What are the periodic points of period 5 of $f(x) = x^2+1$?

Question

What are the periodic points of period 5 for $f(x) = x^2+1$ if $f:\mathbb{R}\rightarrow\mathbb{R}$?

Solving the full equation for $f^5(x)$ seems like a nightmare, but I'm not sure of any better way.

Any help appreciated!

Answer 1

Alpha finds no real roots. It is a $32$nd degree polynomial, so there should be $32$ roots. The plot is below, The imaginary cube roots of $1$ are two of them. The others do not seem to have a simple form.

Answer 2

There are no real periodic points.

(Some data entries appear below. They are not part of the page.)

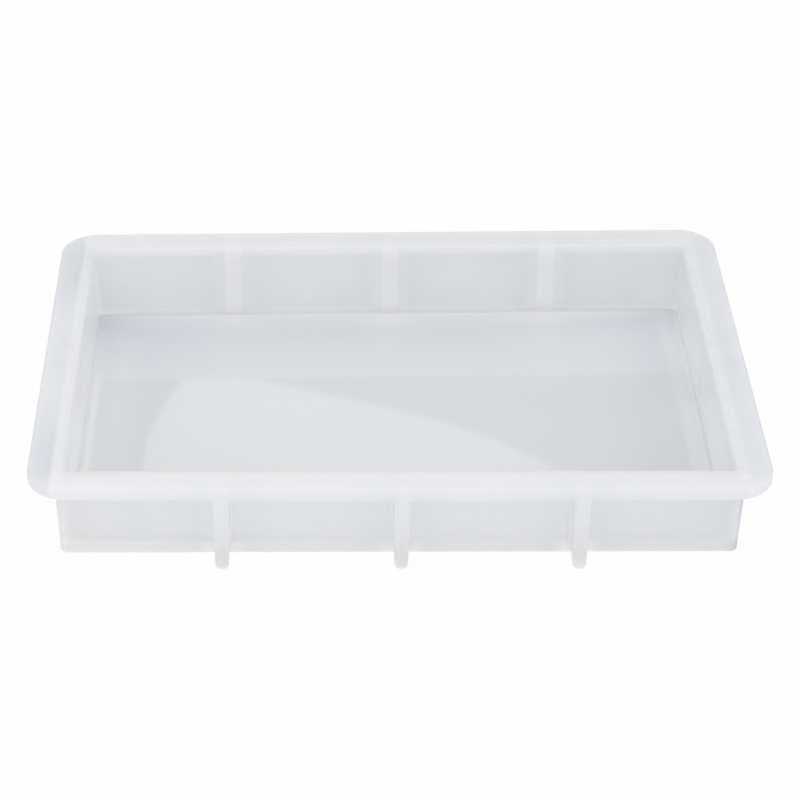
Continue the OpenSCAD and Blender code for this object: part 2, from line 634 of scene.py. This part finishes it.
def rim_colour(s, at, wall):
    """Painted light: the rim shows the wall under it as a pale band round the well, with a painted
    highlight along a line by the edge and on the lip.
    """
    start = s.times(s.step(at.out, BAND_START), at.rim)
    lit_band = s.times(start, s.flip(s.step(at.out, BAND_STOP)))
    line = s.times(start, s.flip(s.step(at.out, HIGHLIGHT_STOP)))
    colour = s.mix(at.rim, wall, RIM)
    colour = s.mix(lit_band, colour, LIT_RIM_BAND)
    colour = s.mix(s.times(at.lip, at.inside, LIP_HIGHLIGHT_STRENGTH), colour, LIP_HIGHLIGHT)
    return s.mix(line, colour, RIM_HIGHLIGHT)


SHADED = grey(200, (-5, 0, 8))
# painted shade at the right corners of the long walls
SHADED_CORNER = grey(176, (-3, 0, 3))

# outwards from the well's edge
OVERHANG = span(3.5, 6.5)       # where the rim goes on past the wall
BRIM = span(-1.5, -0.6, RIM_W)
# along x from the tray's middle
RIGHT_END = ((span(144, 156), 1.0), (span(150, 154), 1.0))
RIGHT_CORNER = span(151, 154)
# along y from the tray's middle
SIDE_END = span(20, 100)
BACK_HALF = span(20, 90)
BACK_RIM = span(80, 100)
LONG_WALL = span(96, 102)
# upwards
BELOW_RIM = span(30, 35)

SHADE = 0.15                    # in the tray's middle
SHADE_TO_RIGHT = 0.13
SHADE_TO_BACK = 0.1
SIDE_RIM_SHADE = 0.17
OVERHANG_SHADE = (0.2, 0.8)     # in general, and at the two left corners
BACK_LEFT_SHADE = 0.28
BACK_RIM_SHADE = 0.07
BRIM_SHADE = 0.4
RIGHT_END_SHADE = 0.42
CORNER_SHADE = 0.8


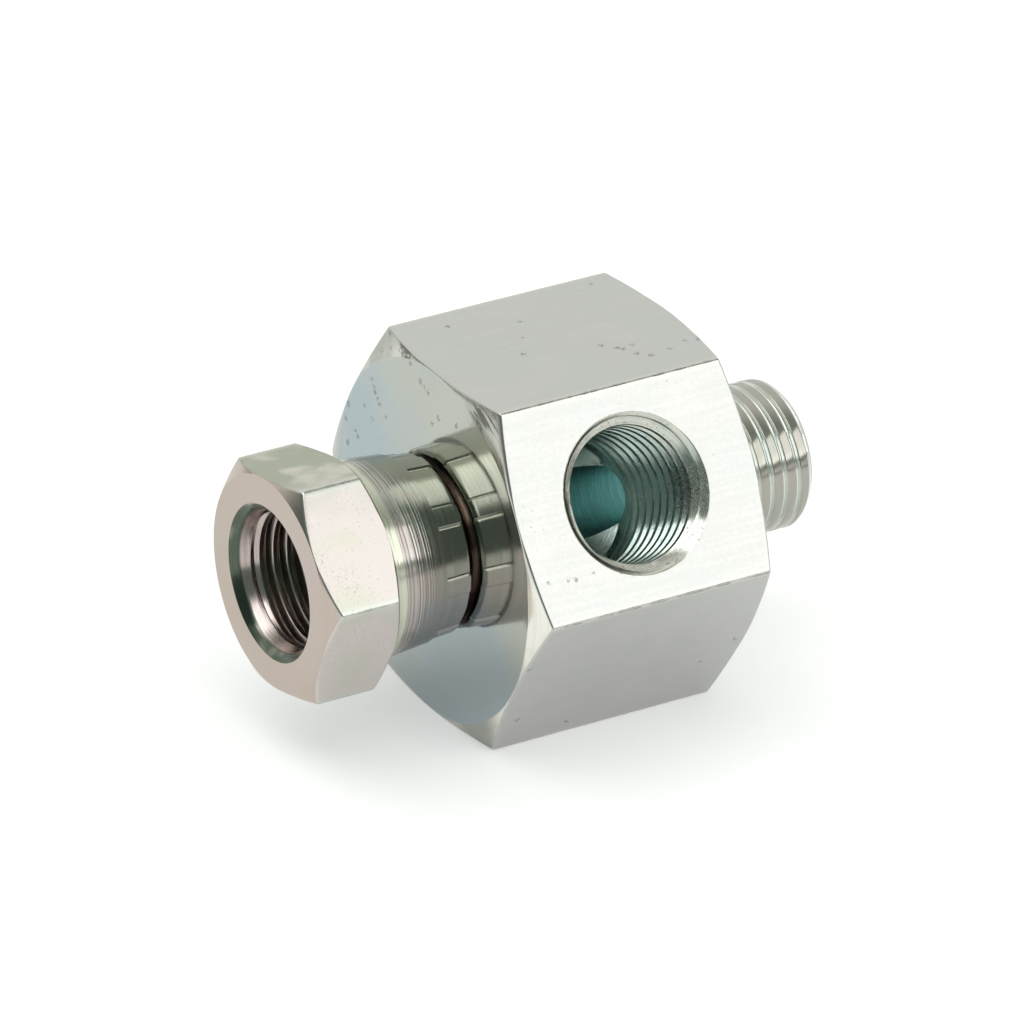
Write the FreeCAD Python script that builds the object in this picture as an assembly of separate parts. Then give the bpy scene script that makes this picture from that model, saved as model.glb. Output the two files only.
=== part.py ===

We have

$$((((x^2+1)^2+1)^2+1)^2+1)^2+1 = f_5 (x)$$

For all real $x$, $f_5(x) \geq f_5(0)= 677$. So if we require $f_5(x) = x$, then $x$ must be at least 677. However for $x \geq 677$, always $f_5(x) > x$.

Answer 3

For all $x \in \Bbb R$ $$ |f(x)| = f(x) = x^2 + 1 = \underbrace{(|x|-1)^2 + |x|}_{> 0} + |x| > |x| $$ therefore $f$ has no real periodic points of any order.